---------- Given material ----------

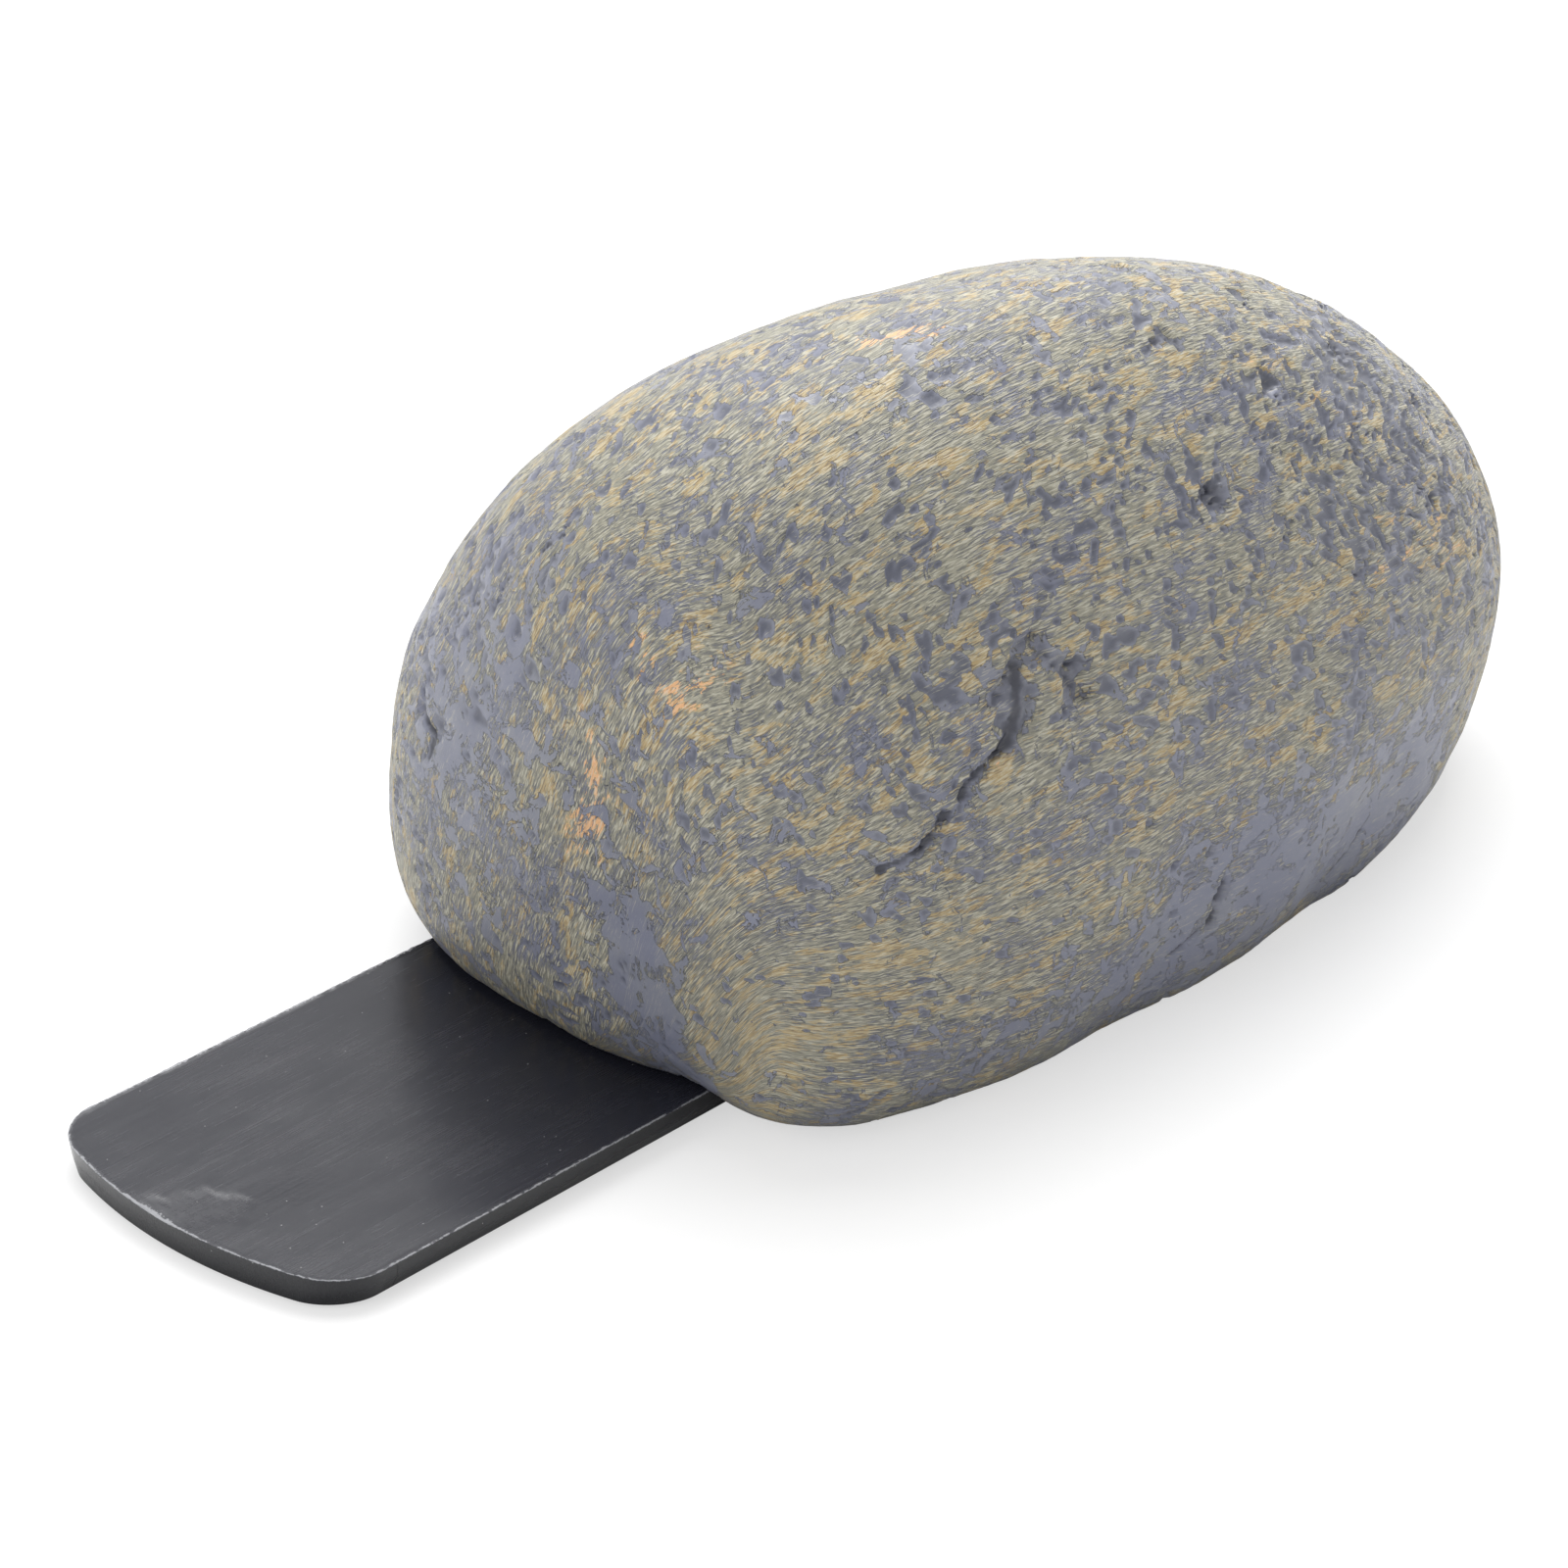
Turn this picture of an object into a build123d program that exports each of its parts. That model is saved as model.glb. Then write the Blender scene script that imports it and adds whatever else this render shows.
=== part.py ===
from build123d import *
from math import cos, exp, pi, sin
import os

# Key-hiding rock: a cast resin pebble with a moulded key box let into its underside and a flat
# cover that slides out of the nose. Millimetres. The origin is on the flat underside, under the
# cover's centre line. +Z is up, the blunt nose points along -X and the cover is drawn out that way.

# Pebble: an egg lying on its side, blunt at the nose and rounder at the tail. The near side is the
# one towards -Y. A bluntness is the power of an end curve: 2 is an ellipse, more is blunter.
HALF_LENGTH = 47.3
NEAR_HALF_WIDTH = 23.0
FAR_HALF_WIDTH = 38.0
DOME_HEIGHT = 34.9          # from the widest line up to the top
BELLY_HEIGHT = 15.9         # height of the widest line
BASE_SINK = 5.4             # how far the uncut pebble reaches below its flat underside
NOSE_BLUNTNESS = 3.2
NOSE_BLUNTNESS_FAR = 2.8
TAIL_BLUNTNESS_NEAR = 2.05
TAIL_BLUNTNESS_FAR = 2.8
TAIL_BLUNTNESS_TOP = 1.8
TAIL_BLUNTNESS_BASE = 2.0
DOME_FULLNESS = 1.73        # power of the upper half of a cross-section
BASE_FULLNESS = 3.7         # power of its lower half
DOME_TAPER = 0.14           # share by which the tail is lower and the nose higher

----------

◆ **Given instruction**: Copy out the whole listing exactly as written.

◆ **The response**:
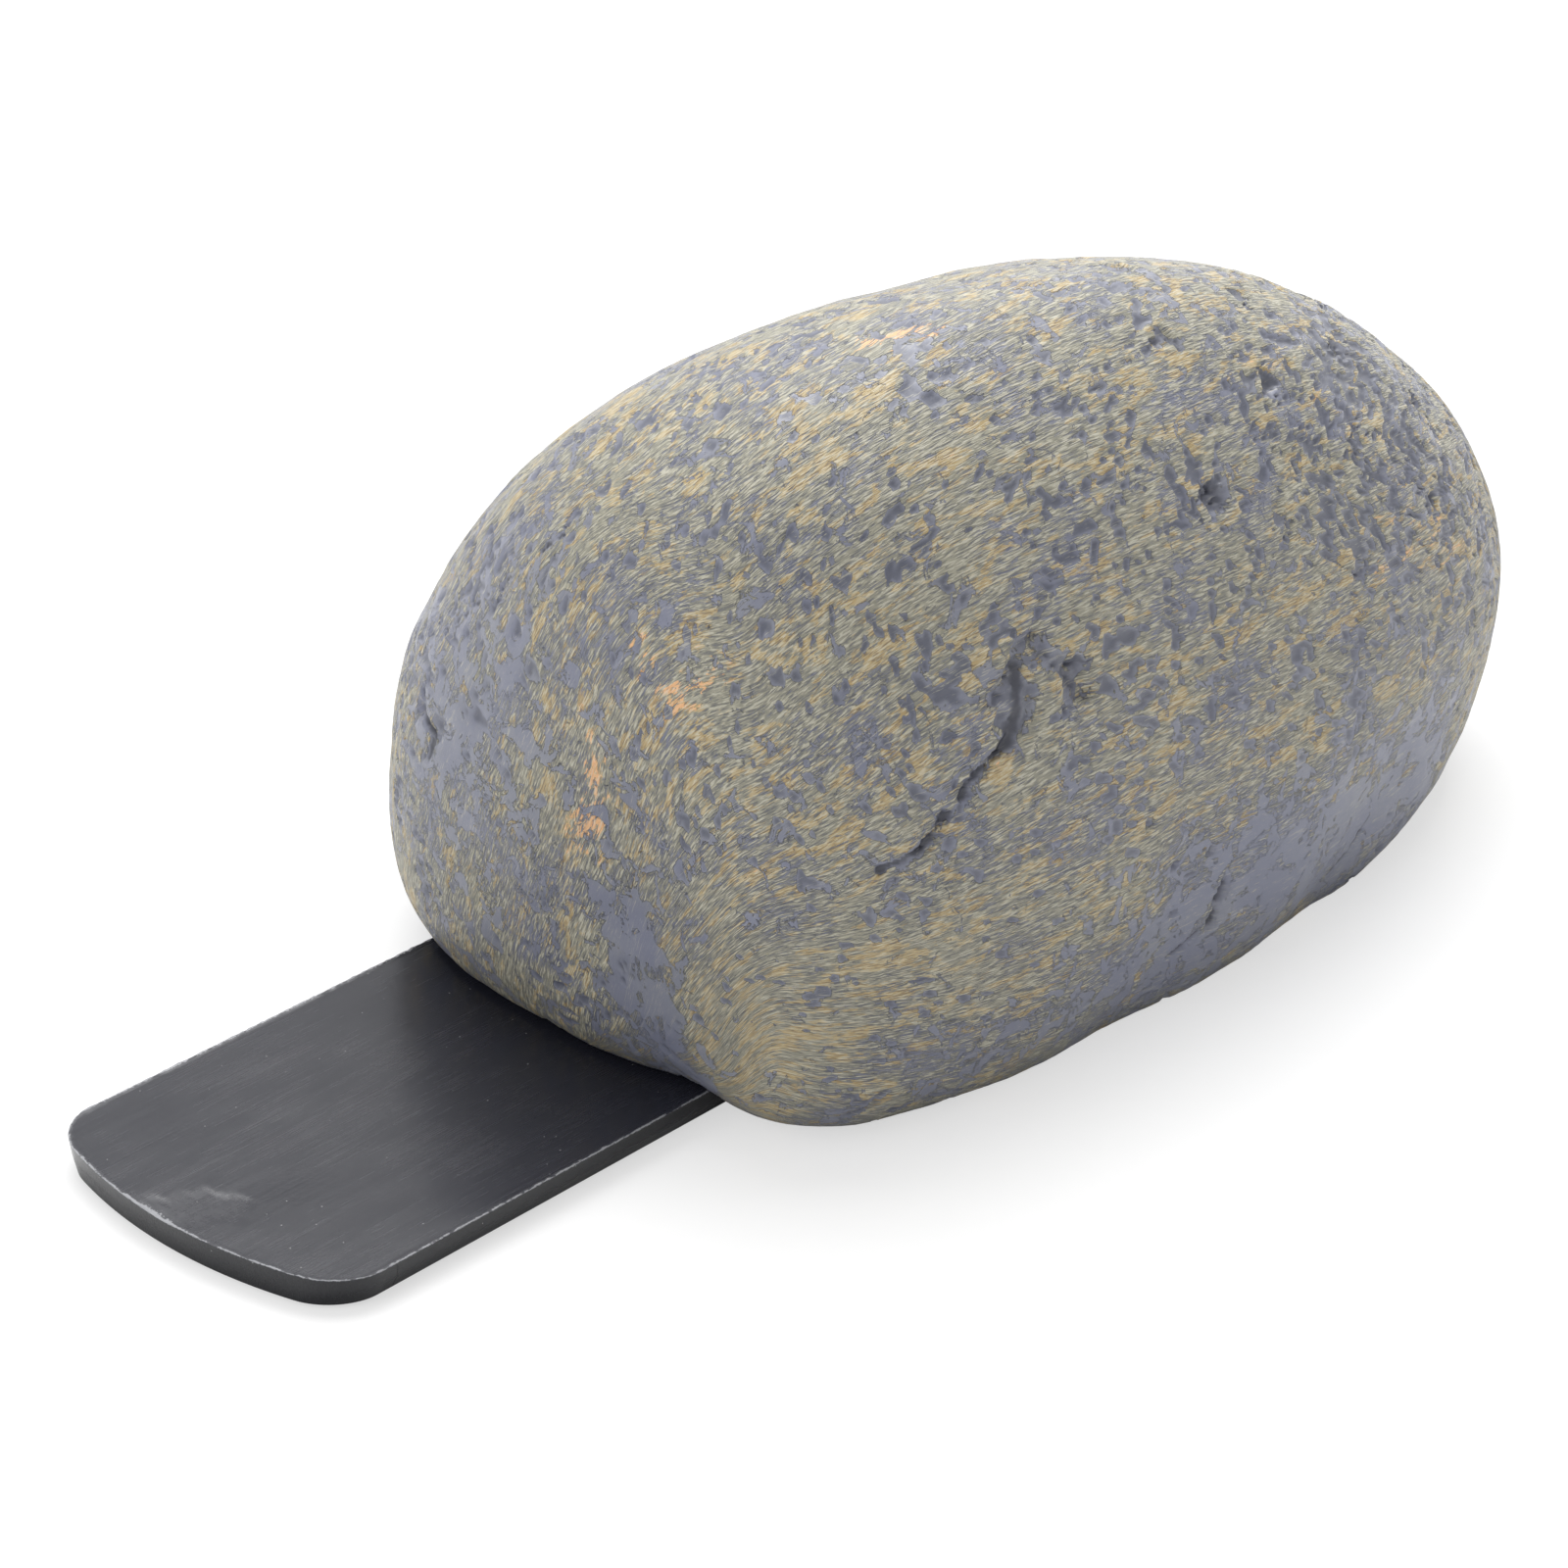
Turn this picture of an object into a build123d program that exports each of its parts. That model is saved as model.glb. Then write the Blender scene script that imports it and adds whatever else this render shows.
=== part.py ===
from build123d import *
from math import cos, exp, pi, sin
import os

# Key-hiding rock: a cast resin pebble with a moulded key box let into its underside and a flat
# cover that slides out of the nose. Millimetres. The origin is on the flat underside, under the
# cover's centre line. +Z is up, the blunt nose points along -X and the cover is drawn out that way.

# Pebble: an egg lying on its side, blunt at the nose and rounder at the tail. The near side is the
# one towards -Y. A bluntness is the power of an end curve: 2 is an ellipse, more is blunter.
HALF_LENGTH = 47.3
NEAR_HALF_WIDTH = 23.0
FAR_HALF_WIDTH = 38.0
DOME_HEIGHT = 34.9          # from the widest line up to the top
BELLY_HEIGHT = 15.9         # height of the widest line
BASE_SINK = 5.4             # how far the uncut pebble reaches below its flat underside
NOSE_BLUNTNESS = 3.2
NOSE_BLUNTNESS_FAR = 2.8
TAIL_BLUNTNESS_NEAR = 2.05
TAIL_BLUNTNESS_FAR = 2.8
TAIL_BLUNTNESS_TOP = 1.8
TAIL_BLUNTNESS_BASE = 2.0
DOME_FULLNESS = 1.73        # power of the upper half of a cross-section
BASE_FULLNESS = 3.7         # power of its lower half
DOME_TAPER = 0.14           # share by which the tail is lower and the nose higher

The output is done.